__AIM__
Render every entry verbatim.

__RAW RECORDS__
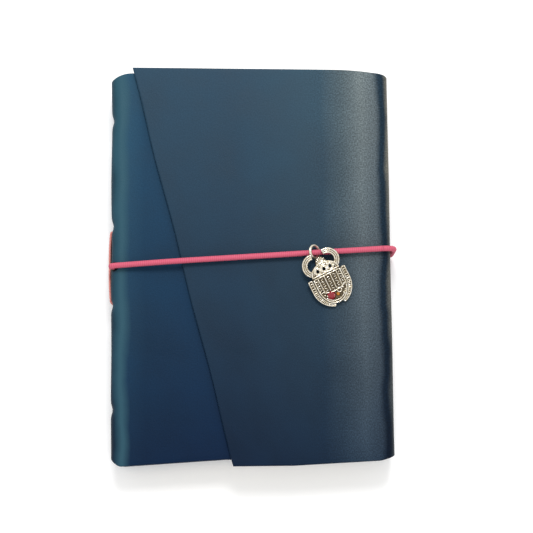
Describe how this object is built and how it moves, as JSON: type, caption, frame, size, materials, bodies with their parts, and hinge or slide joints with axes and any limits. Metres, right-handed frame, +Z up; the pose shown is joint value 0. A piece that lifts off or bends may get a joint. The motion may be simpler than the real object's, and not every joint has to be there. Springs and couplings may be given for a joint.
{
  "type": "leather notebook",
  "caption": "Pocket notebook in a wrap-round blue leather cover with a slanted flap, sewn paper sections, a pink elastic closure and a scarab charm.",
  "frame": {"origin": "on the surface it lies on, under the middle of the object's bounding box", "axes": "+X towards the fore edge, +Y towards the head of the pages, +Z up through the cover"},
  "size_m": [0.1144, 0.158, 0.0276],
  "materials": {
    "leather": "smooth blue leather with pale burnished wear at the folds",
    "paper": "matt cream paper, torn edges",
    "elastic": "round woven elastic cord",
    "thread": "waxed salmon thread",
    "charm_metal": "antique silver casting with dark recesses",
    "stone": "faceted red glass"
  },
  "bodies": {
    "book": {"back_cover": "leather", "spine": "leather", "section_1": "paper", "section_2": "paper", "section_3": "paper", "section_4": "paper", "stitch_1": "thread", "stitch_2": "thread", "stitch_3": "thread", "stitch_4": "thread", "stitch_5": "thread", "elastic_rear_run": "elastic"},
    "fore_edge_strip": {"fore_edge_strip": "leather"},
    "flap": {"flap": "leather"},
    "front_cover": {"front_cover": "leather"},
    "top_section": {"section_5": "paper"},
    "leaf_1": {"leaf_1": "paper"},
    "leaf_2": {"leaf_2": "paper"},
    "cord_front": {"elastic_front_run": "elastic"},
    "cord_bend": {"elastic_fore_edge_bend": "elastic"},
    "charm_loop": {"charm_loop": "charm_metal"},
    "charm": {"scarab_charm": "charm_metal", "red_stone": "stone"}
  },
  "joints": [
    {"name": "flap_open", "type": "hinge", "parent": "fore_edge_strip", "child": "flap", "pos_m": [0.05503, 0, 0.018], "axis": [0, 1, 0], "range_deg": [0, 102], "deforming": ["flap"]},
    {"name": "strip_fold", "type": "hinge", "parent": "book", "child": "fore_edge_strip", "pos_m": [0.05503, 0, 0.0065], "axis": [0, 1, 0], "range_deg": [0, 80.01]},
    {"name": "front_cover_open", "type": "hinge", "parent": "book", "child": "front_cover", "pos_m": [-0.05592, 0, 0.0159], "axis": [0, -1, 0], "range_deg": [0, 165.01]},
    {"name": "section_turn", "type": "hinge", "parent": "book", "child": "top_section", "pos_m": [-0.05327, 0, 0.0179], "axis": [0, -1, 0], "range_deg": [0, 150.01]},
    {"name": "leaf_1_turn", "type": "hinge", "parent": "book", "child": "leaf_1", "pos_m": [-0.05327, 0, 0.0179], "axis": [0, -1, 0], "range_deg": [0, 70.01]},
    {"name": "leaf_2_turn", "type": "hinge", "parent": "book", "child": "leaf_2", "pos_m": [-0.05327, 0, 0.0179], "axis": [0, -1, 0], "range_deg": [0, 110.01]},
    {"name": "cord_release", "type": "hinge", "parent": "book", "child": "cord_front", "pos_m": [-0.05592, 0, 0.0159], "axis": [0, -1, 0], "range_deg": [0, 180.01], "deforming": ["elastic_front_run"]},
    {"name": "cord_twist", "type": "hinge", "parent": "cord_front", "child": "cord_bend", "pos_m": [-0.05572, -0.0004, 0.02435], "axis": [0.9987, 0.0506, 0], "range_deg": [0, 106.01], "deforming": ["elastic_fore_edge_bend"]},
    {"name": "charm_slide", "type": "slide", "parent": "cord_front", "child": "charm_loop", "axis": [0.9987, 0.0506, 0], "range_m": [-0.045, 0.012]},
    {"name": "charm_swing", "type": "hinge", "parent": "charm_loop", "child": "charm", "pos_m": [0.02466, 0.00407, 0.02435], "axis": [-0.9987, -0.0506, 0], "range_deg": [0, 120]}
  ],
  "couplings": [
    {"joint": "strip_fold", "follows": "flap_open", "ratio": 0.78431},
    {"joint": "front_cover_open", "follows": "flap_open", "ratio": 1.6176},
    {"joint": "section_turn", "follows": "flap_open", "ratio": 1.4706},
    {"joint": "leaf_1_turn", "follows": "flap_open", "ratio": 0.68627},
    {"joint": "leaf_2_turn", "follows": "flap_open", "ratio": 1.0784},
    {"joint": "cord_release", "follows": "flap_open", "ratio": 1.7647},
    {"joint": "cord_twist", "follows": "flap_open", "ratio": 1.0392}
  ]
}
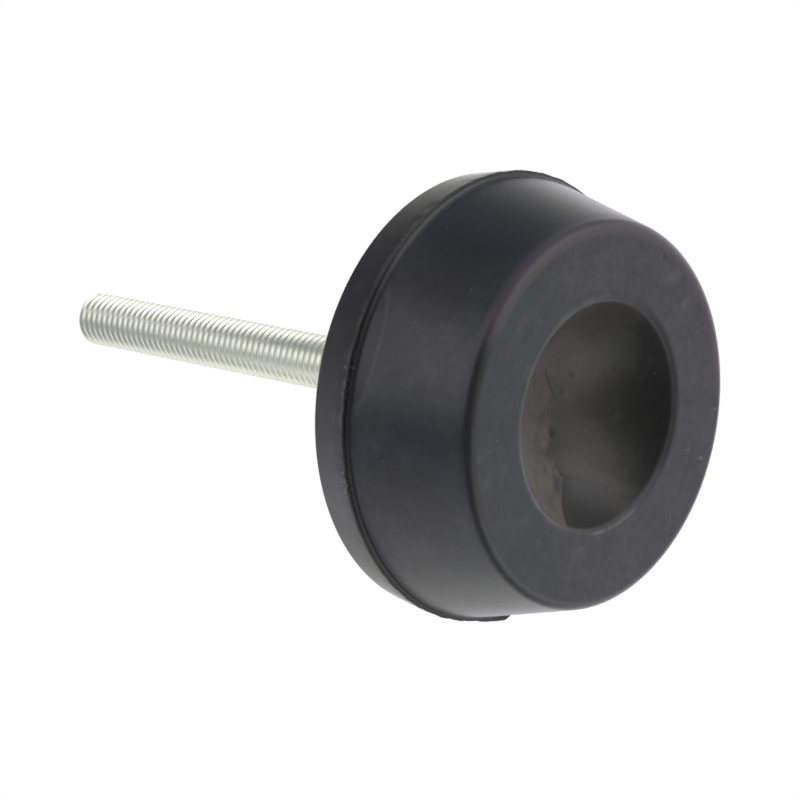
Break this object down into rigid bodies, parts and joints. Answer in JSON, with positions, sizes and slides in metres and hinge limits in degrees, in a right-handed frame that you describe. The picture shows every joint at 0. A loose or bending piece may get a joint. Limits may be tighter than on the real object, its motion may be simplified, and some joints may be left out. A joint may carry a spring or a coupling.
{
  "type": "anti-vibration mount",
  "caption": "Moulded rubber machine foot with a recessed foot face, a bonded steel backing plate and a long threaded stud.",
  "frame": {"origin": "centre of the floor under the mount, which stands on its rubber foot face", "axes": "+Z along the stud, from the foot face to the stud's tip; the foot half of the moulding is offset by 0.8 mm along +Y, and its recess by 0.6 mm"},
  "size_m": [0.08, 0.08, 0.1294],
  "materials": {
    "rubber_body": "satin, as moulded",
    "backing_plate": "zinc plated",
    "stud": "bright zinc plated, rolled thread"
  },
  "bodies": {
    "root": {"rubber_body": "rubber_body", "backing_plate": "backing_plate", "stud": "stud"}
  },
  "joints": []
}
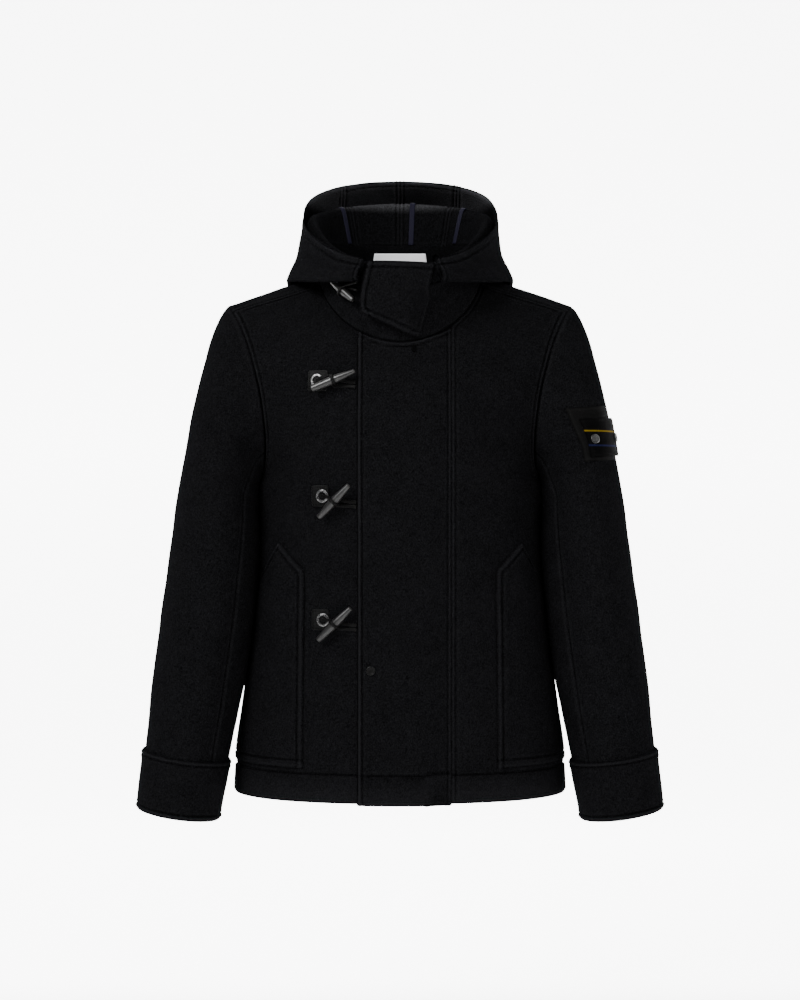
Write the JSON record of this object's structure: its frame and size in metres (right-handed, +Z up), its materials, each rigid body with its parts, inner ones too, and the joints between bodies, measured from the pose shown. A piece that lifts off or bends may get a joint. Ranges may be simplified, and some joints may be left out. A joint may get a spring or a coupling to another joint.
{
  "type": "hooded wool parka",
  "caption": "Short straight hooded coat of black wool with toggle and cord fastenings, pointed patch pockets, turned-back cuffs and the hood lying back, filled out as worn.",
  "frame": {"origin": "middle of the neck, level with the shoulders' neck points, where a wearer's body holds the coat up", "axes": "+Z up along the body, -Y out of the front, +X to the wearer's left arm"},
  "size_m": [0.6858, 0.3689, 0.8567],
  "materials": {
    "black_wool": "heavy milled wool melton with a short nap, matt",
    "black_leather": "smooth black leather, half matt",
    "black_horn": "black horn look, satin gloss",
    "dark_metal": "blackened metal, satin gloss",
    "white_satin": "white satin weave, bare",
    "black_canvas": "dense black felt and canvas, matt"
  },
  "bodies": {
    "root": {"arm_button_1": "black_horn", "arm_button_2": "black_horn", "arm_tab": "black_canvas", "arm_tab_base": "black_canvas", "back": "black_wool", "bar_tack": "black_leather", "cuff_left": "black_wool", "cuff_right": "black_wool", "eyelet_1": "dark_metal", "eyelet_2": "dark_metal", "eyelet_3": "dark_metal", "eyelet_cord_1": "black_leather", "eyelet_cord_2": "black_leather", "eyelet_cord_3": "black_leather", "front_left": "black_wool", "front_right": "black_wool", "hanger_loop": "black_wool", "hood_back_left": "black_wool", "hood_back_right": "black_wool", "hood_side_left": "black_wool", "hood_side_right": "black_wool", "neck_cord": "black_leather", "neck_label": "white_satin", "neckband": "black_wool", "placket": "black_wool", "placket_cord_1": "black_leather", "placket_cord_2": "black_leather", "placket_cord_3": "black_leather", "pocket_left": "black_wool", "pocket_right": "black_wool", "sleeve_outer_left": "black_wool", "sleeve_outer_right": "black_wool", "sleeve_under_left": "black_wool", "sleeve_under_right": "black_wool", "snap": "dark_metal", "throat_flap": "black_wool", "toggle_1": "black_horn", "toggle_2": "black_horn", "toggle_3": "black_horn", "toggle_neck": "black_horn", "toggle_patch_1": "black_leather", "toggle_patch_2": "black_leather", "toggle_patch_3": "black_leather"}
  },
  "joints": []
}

__SOLUTION FOR THIS PROBLEM__
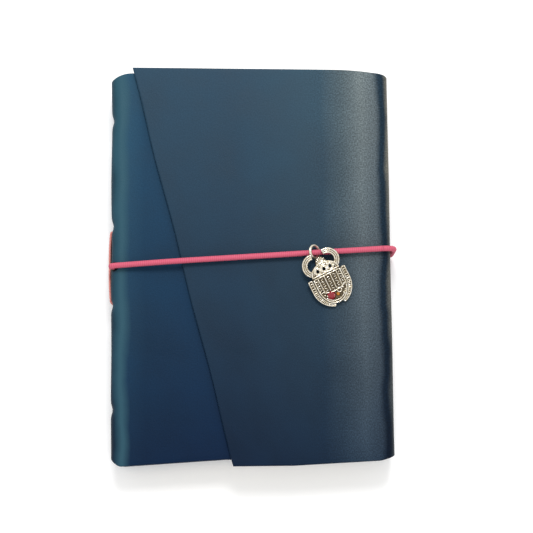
Describe how this object is built and how it moves, as JSON: type, caption, frame, size, materials, bodies with their parts, and hinge or slide joints with axes and any limits. Metres, right-handed frame, +Z up; the pose shown is joint value 0. A piece that lifts off or bends may get a joint. The motion may be simpler than the real object's, and not every joint has to be there. Springs and couplings may be given for a joint.
{
  "type": "leather notebook",
  "caption": "Pocket notebook in a wrap-round blue leather cover with a slanted flap, sewn paper sections, a pink elastic closure and a scarab charm.",
  "frame": {"origin": "on the surface it lies on, under the middle of the object's bounding box", "axes": "+X towards the fore edge, +Y towards the head of the pages, +Z up through the cover"},
  "size_m": [0.1144, 0.158, 0.0276],
  "materials": {
    "leather": "smooth blue leather with pale burnished wear at the folds",
    "paper": "matt cream paper, torn edges",
    "elastic": "round woven elastic cord",
    "thread": "waxed salmon thread",
    "charm_metal": "antique silver casting with dark recesses",
    "stone": "faceted red glass"
  },
  "bodies": {
    "book": {"back_cover": "leather", "spine": "leather", "section_1": "paper", "section_2": "paper", "section_3": "paper", "section_4": "paper", "stitch_1": "thread", "stitch_2": "thread", "stitch_3": "thread", "stitch_4": "thread", "stitch_5": "thread", "elastic_rear_run": "elastic"},
    "fore_edge_strip": {"fore_edge_strip": "leather"},
    "flap": {"flap": "leather"},
    "front_cover": {"front_cover": "leather"},
    "top_section": {"section_5": "paper"},
    "leaf_1": {"leaf_1": "paper"},
    "leaf_2": {"leaf_2": "paper"},
    "cord_front": {"elastic_front_run": "elastic"},
    "cord_bend": {"elastic_fore_edge_bend": "elastic"},
    "charm_loop": {"charm_loop": "charm_metal"},
    "charm": {"scarab_charm": "charm_metal", "red_stone": "stone"}
  },
  "joints": [
    {"name": "flap_open", "type": "hinge", "parent": "fore_edge_strip", "child": "flap", "pos_m": [0.05503, 0, 0.018], "axis": [0, 1, 0], "range_deg": [0, 102], "deforming": ["flap"]},
    {"name": "strip_fold", "type": "hinge", "parent": "book", "child": "fore_edge_strip", "pos_m": [0.05503, 0, 0.0065], "axis": [0, 1, 0], "range_deg": [0, 80.01]},
    {"name": "front_cover_open", "type": "hinge", "parent": "book", "child": "front_cover", "pos_m": [-0.05592, 0, 0.0159], "axis": [0, -1, 0], "range_deg": [0, 165.01]},
    {"name": "section_turn", "type": "hinge", "parent": "book", "child": "top_section", "pos_m": [-0.05327, 0, 0.0179], "axis": [0, -1, 0], "range_deg": [0, 150.01]},
    {"name": "leaf_1_turn", "type": "hinge", "parent": "book", "child": "leaf_1", "pos_m": [-0.05327, 0, 0.0179], "axis": [0, -1, 0], "range_deg": [0, 70.01]},
    {"name": "leaf_2_turn", "type": "hinge", "parent": "book", "child": "leaf_2", "pos_m": [-0.05327, 0, 0.0179], "axis": [0, -1, 0], "range_deg": [0, 110.01]},
    {"name": "cord_release", "type": "hinge", "parent": "book", "child": "cord_front", "pos_m": [-0.05592, 0, 0.0159], "axis": [0, -1, 0], "range_deg": [0, 180.01], "deforming": ["elastic_front_run"]},
    {"name": "cord_twist", "type": "hinge", "parent": "cord_front", "child": "cord_bend", "pos_m": [-0.05572, -0.0004, 0.02435], "axis": [0.9987, 0.0506, 0], "range_deg": [0, 106.01], "deforming": ["elastic_fore_edge_bend"]},
    {"name": "charm_slide", "type": "slide", "parent": "cord_front", "child": "charm_loop", "axis": [0.9987, 0.0506, 0], "range_m": [-0.045, 0.012]},
    {"name": "charm_swing", "type": "hinge", "parent": "charm_loop", "child": "charm", "pos_m": [0.02466, 0.00407, 0.02435], "axis": [-0.9987, -0.0506, 0], "range_deg": [0, 120]}
  ],
  "couplings": [
    {"joint": "strip_fold", "follows": "flap_open", "ratio": 0.78431},
    {"joint": "front_cover_open", "follows": "flap_open", "ratio": 1.6176},
    {"joint": "section_turn", "follows": "flap_open", "ratio": 1.4706},
    {"joint": "leaf_1_turn", "follows": "flap_open", "ratio": 0.68627},
    {"joint": "leaf_2_turn", "follows": "flap_open", "ratio": 1.0784},
    {"joint": "cord_release", "follows": "flap_open", "ratio": 1.7647},
    {"joint": "cord_twist", "follows": "flap_open", "ratio": 1.0392}
  ]
}
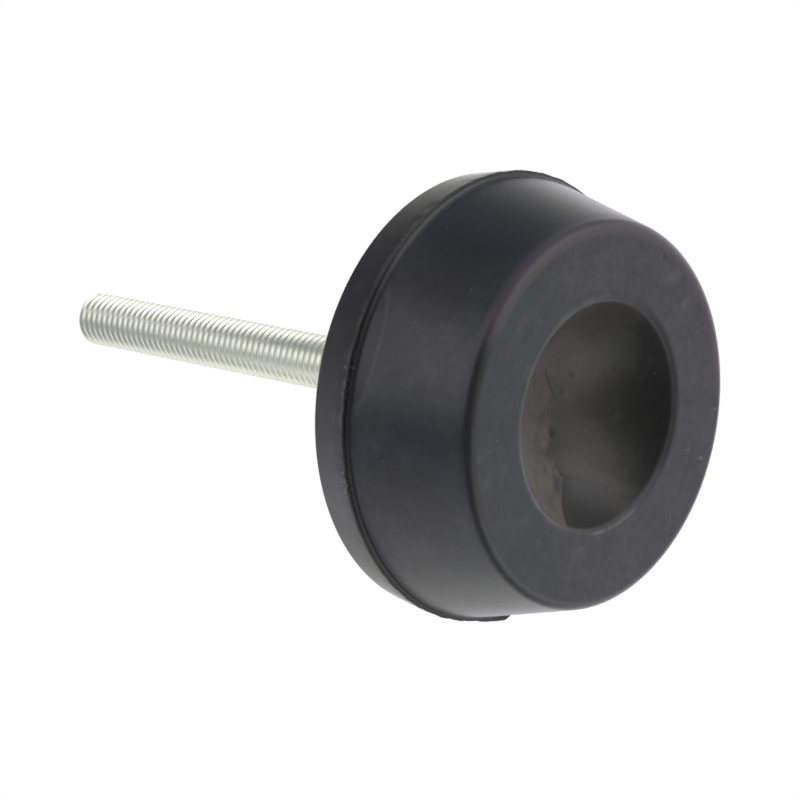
Break this object down into rigid bodies, parts and joints. Answer in JSON, with positions, sizes and slides in metres and hinge limits in degrees, in a right-handed frame that you describe. The picture shows every joint at 0. A loose or bending piece may get a joint. Limits may be tighter than on the real object, its motion may be simplified, and some joints may be left out. A joint may carry a spring or a coupling.
{
  "type": "anti-vibration mount",
  "caption": "Moulded rubber machine foot with a recessed foot face, a bonded steel backing plate and a long threaded stud.",
  "frame": {"origin": "centre of the floor under the mount, which stands on its rubber foot face", "axes": "+Z along the stud, from the foot face to the stud's tip; the foot half of the moulding is offset by 0.8 mm along +Y, and its recess by 0.6 mm"},
  "size_m": [0.08, 0.08, 0.1294],
  "materials": {
    "rubber_body": "satin, as moulded",
    "backing_plate": "zinc plated",
    "stud": "bright zinc plated, rolled thread"
  },
  "bodies": {
    "root": {"rubber_body": "rubber_body", "backing_plate": "backing_plate", "stud": "stud"}
  },
  "joints": []
}
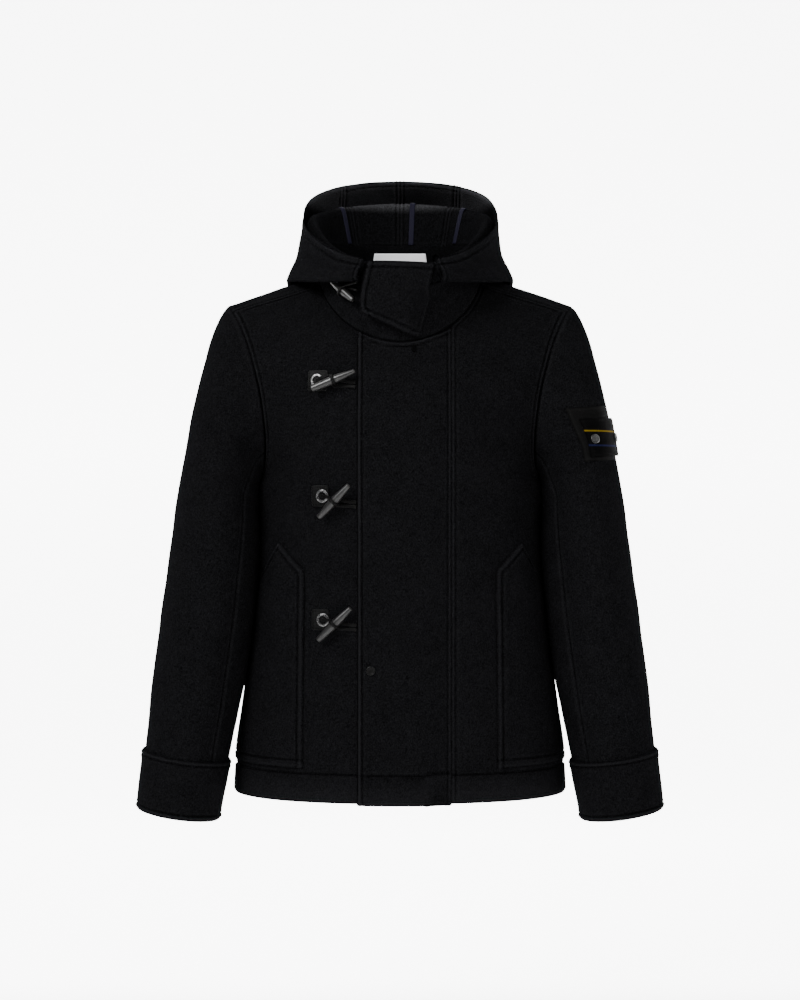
Write the JSON record of this object's structure: its frame and size in metres (right-handed, +Z up), its materials, each rigid body with its parts, inner ones too, and the joints between bodies, measured from the pose shown. A piece that lifts off or bends may get a joint. Ranges may be simplified, and some joints may be left out. A joint may get a spring or a coupling to another joint.
{
  "type": "hooded wool parka",
  "caption": "Short straight hooded coat of black wool with toggle and cord fastenings, pointed patch pockets, turned-back cuffs and the hood lying back, filled out as worn.",
  "frame": {"origin": "middle of the neck, level with the shoulders' neck points, where a wearer's body holds the coat up", "axes": "+Z up along the body, -Y out of the front, +X to the wearer's left arm"},
  "size_m": [0.6858, 0.3689, 0.8567],
  "materials": {
    "black_wool": "heavy milled wool melton with a short nap, matt",
    "black_leather": "smooth black leather, half matt",
    "black_horn": "black horn look, satin gloss",
    "dark_metal": "blackened metal, satin gloss",
    "white_satin": "white satin weave, bare",
    "black_canvas": "dense black felt and canvas, matt"
  },
  "bodies": {
    "root": {"arm_button_1": "black_horn", "arm_button_2": "black_horn", "arm_tab": "black_canvas", "arm_tab_base": "black_canvas", "back": "black_wool", "bar_tack": "black_leather", "cuff_left": "black_wool", "cuff_right": "black_wool", "eyelet_1": "dark_metal", "eyelet_2": "dark_metal", "eyelet_3": "dark_metal", "eyelet_cord_1": "black_leather", "eyelet_cord_2": "black_leather", "eyelet_cord_3": "black_leather", "front_left": "black_wool", "front_right": "black_wool", "hanger_loop": "black_wool", "hood_back_left": "black_wool", "hood_back_right": "black_wool", "hood_side_left": "black_wool", "hood_side_right": "black_wool", "neck_cord": "black_leather", "neck_label": "white_satin", "neckband": "black_wool", "placket": "black_wool", "placket_cord_1": "black_leather", "placket_cord_2": "black_leather", "placket_cord_3": "black_leather", "pocket_left": "black_wool", "pocket_right": "black_wool", "sleeve_outer_left": "black_wool", "sleeve_outer_right": "black_wool", "sleeve_under_left": "black_wool", "sleeve_under_right": "black_wool", "snap": "dark_metal", "throat_flap": "black_wool", "toggle_1": "black_horn", "toggle_2": "black_horn", "toggle_3": "black_horn", "toggle_neck": "black_horn", "toggle_patch_1": "black_leather", "toggle_patch_2": "black_leather", "toggle_patch_3": "black_leather"}
  },
  "joints": []
}